**INSTRUCTIONS TO FOLLOW**
Your task is to print all of the material verbatim.

(Structured object records)
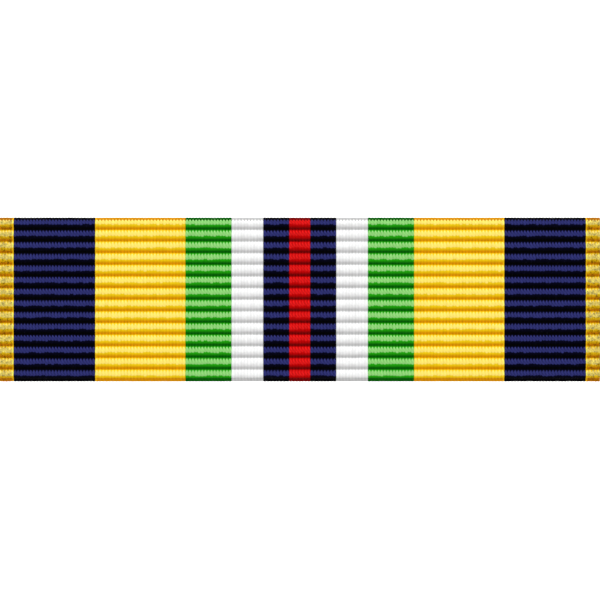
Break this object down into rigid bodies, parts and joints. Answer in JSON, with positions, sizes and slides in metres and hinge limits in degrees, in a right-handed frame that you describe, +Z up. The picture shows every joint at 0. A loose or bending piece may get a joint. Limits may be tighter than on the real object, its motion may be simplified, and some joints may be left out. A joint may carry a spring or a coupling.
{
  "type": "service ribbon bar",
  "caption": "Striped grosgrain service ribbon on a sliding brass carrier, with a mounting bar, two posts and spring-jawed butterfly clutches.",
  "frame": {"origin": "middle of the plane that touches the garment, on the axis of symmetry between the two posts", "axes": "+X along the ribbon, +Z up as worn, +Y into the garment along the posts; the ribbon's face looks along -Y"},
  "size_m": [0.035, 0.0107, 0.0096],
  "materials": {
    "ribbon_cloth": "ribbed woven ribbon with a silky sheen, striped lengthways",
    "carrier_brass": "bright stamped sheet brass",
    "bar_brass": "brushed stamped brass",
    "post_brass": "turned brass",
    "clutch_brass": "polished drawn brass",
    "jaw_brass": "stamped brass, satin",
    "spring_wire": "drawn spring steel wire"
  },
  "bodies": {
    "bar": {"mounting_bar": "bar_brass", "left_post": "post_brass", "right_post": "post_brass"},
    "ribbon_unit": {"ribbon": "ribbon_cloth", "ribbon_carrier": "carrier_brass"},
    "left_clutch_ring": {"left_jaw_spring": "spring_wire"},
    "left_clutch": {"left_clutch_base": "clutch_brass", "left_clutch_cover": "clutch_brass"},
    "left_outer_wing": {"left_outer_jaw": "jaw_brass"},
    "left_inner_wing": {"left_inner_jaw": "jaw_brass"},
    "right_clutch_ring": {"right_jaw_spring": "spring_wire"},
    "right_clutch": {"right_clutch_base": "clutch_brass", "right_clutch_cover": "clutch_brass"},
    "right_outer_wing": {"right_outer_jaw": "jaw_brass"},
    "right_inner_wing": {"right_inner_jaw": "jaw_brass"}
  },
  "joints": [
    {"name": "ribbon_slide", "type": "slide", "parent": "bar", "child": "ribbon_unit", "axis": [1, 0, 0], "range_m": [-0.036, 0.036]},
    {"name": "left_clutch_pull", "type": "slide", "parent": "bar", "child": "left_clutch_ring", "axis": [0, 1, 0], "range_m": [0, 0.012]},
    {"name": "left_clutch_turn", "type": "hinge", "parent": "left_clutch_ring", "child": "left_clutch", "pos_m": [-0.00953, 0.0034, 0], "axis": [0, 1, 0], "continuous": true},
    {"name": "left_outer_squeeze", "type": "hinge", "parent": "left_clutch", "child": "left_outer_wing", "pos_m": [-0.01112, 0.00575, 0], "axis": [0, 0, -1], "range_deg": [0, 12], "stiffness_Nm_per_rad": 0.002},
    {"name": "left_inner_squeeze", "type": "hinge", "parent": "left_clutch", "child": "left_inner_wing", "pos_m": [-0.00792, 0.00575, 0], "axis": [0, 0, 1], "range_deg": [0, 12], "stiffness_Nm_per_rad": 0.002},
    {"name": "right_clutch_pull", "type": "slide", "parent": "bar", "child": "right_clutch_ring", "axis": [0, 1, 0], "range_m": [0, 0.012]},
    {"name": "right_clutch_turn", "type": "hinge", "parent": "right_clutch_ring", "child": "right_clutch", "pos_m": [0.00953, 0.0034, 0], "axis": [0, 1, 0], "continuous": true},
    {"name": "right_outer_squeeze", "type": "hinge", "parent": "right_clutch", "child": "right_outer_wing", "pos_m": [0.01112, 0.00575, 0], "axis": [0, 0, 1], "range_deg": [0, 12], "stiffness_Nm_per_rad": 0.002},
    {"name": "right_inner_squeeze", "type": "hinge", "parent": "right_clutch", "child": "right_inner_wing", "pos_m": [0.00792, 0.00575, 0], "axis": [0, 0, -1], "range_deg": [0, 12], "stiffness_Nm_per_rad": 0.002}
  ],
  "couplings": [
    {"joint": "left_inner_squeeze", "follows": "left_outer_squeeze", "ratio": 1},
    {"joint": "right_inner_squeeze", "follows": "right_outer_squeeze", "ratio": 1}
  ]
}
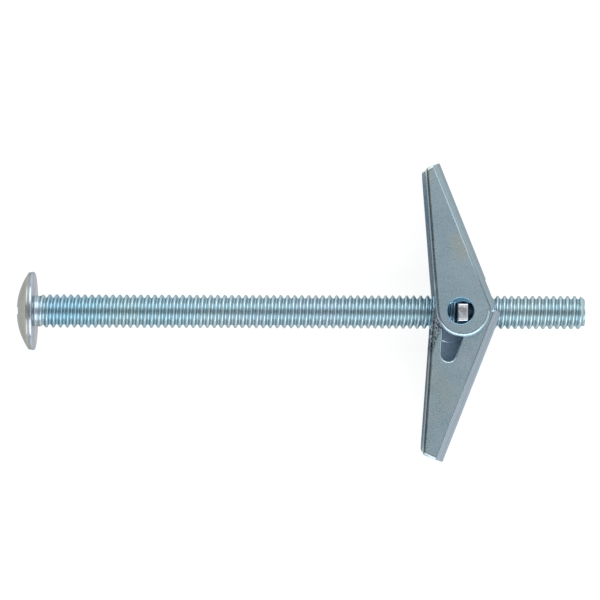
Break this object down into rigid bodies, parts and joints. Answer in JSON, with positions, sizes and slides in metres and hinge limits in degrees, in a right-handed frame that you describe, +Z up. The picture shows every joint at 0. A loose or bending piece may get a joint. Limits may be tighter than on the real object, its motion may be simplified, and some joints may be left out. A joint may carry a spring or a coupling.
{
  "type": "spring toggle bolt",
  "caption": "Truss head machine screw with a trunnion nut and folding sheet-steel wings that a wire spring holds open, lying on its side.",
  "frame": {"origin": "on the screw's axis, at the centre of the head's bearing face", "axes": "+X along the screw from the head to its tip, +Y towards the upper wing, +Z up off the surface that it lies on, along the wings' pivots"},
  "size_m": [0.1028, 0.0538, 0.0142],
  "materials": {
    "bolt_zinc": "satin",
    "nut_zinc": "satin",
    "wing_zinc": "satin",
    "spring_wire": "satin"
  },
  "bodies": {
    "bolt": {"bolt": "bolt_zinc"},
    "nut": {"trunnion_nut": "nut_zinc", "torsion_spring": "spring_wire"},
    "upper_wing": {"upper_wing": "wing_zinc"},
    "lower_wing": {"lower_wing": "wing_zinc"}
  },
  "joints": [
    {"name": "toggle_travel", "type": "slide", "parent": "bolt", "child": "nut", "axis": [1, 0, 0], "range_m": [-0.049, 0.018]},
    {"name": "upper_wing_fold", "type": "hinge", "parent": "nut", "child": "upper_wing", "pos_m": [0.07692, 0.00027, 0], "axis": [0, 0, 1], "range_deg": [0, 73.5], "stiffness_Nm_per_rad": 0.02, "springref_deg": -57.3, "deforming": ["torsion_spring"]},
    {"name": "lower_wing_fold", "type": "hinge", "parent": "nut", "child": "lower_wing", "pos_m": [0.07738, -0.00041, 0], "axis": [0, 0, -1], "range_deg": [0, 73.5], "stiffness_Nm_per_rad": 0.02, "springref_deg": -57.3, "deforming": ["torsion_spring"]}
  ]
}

**EXERCISE ANSWER**
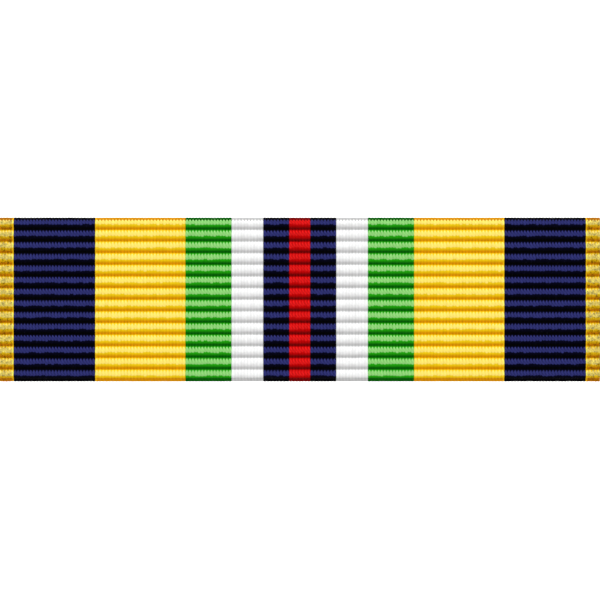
Break this object down into rigid bodies, parts and joints. Answer in JSON, with positions, sizes and slides in metres and hinge limits in degrees, in a right-handed frame that you describe, +Z up. The picture shows every joint at 0. A loose or bending piece may get a joint. Limits may be tighter than on the real object, its motion may be simplified, and some joints may be left out. A joint may carry a spring or a coupling.
{
  "type": "service ribbon bar",
  "caption": "Striped grosgrain service ribbon on a sliding brass carrier, with a mounting bar, two posts and spring-jawed butterfly clutches.",
  "frame": {"origin": "middle of the plane that touches the garment, on the axis of symmetry between the two posts", "axes": "+X along the ribbon, +Z up as worn, +Y into the garment along the posts; the ribbon's face looks along -Y"},
  "size_m": [0.035, 0.0107, 0.0096],
  "materials": {
    "ribbon_cloth": "ribbed woven ribbon with a silky sheen, striped lengthways",
    "carrier_brass": "bright stamped sheet brass",
    "bar_brass": "brushed stamped brass",
    "post_brass": "turned brass",
    "clutch_brass": "polished drawn brass",
    "jaw_brass": "stamped brass, satin",
    "spring_wire": "drawn spring steel wire"
  },
  "bodies": {
    "bar": {"mounting_bar": "bar_brass", "left_post": "post_brass", "right_post": "post_brass"},
    "ribbon_unit": {"ribbon": "ribbon_cloth", "ribbon_carrier": "carrier_brass"},
    "left_clutch_ring": {"left_jaw_spring": "spring_wire"},
    "left_clutch": {"left_clutch_base": "clutch_brass", "left_clutch_cover": "clutch_brass"},
    "left_outer_wing": {"left_outer_jaw": "jaw_brass"},
    "left_inner_wing": {"left_inner_jaw": "jaw_brass"},
    "right_clutch_ring": {"right_jaw_spring": "spring_wire"},
    "right_clutch": {"right_clutch_base": "clutch_brass", "right_clutch_cover": "clutch_brass"},
    "right_outer_wing": {"right_outer_jaw": "jaw_brass"},
    "right_inner_wing": {"right_inner_jaw": "jaw_brass"}
  },
  "joints": [
    {"name": "ribbon_slide", "type": "slide", "parent": "bar", "child": "ribbon_unit", "axis": [1, 0, 0], "range_m": [-0.036, 0.036]},
    {"name": "left_clutch_pull", "type": "slide", "parent": "bar", "child": "left_clutch_ring", "axis": [0, 1, 0], "range_m": [0, 0.012]},
    {"name": "left_clutch_turn", "type": "hinge", "parent": "left_clutch_ring", "child": "left_clutch", "pos_m": [-0.00953, 0.0034, 0], "axis": [0, 1, 0], "continuous": true},
    {"name": "left_outer_squeeze", "type": "hinge", "parent": "left_clutch", "child": "left_outer_wing", "pos_m": [-0.01112, 0.00575, 0], "axis": [0, 0, -1], "range_deg": [0, 12], "stiffness_Nm_per_rad": 0.002},
    {"name": "left_inner_squeeze", "type": "hinge", "parent": "left_clutch", "child": "left_inner_wing", "pos_m": [-0.00792, 0.00575, 0], "axis": [0, 0, 1], "range_deg": [0, 12], "stiffness_Nm_per_rad": 0.002},
    {"name": "right_clutch_pull", "type": "slide", "parent": "bar", "child": "right_clutch_ring", "axis": [0, 1, 0], "range_m": [0, 0.012]},
    {"name": "right_clutch_turn", "type": "hinge", "parent": "right_clutch_ring", "child": "right_clutch", "pos_m": [0.00953, 0.0034, 0], "axis": [0, 1, 0], "continuous": true},
    {"name": "right_outer_squeeze", "type": "hinge", "parent": "right_clutch", "child": "right_outer_wing", "pos_m": [0.01112, 0.00575, 0], "axis": [0, 0, 1], "range_deg": [0, 12], "stiffness_Nm_per_rad": 0.002},
    {"name": "right_inner_squeeze", "type": "hinge", "parent": "right_clutch", "child": "right_inner_wing", "pos_m": [0.00792, 0.00575, 0], "axis": [0, 0, -1], "range_deg": [0, 12], "stiffness_Nm_per_rad": 0.002}
  ],
  "couplings": [
    {"joint": "left_inner_squeeze", "follows": "left_outer_squeeze", "ratio": 1},
    {"joint": "right_inner_squeeze", "follows": "right_outer_squeeze", "ratio": 1}
  ]
}
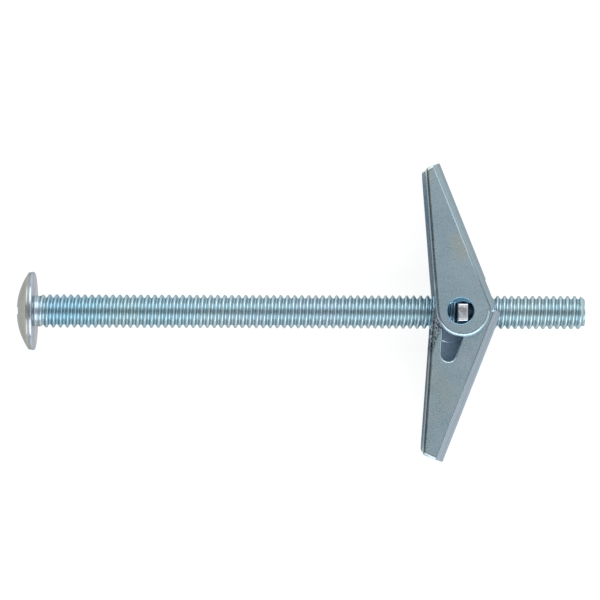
Break this object down into rigid bodies, parts and joints. Answer in JSON, with positions, sizes and slides in metres and hinge limits in degrees, in a right-handed frame that you describe, +Z up. The picture shows every joint at 0. A loose or bending piece may get a joint. Limits may be tighter than on the real object, its motion may be simplified, and some joints may be left out. A joint may carry a spring or a coupling.
{
  "type": "spring toggle bolt",
  "caption": "Truss head machine screw with a trunnion nut and folding sheet-steel wings that a wire spring holds open, lying on its side.",
  "frame": {"origin": "on the screw's axis, at the centre of the head's bearing face", "axes": "+X along the screw from the head to its tip, +Y towards the upper wing, +Z up off the surface that it lies on, along the wings' pivots"},
  "size_m": [0.1028, 0.0538, 0.0142],
  "materials": {
    "bolt_zinc": "satin",
    "nut_zinc": "satin",
    "wing_zinc": "satin",
    "spring_wire": "satin"
  },
  "bodies": {
    "bolt": {"bolt": "bolt_zinc"},
    "nut": {"trunnion_nut": "nut_zinc", "torsion_spring": "spring_wire"},
    "upper_wing": {"upper_wing": "wing_zinc"},
    "lower_wing": {"lower_wing": "wing_zinc"}
  },
  "joints": [
    {"name": "toggle_travel", "type": "slide", "parent": "bolt", "child": "nut", "axis": [1, 0, 0], "range_m": [-0.049, 0.018]},
    {"name": "upper_wing_fold", "type": "hinge", "parent": "nut", "child": "upper_wing", "pos_m": [0.07692, 0.00027, 0], "axis": [0, 0, 1], "range_deg": [0, 73.5], "stiffness_Nm_per_rad": 0.02, "springref_deg": -57.3, "deforming": ["torsion_spring"]},
    {"name": "lower_wing_fold", "type": "hinge", "parent": "nut", "child": "lower_wing", "pos_m": [0.07738, -0.00041, 0], "axis": [0, 0, -1], "range_deg": [0, 73.5], "stiffness_Nm_per_rad": 0.02, "springref_deg": -57.3, "deforming": ["torsion_spring"]}
  ]
}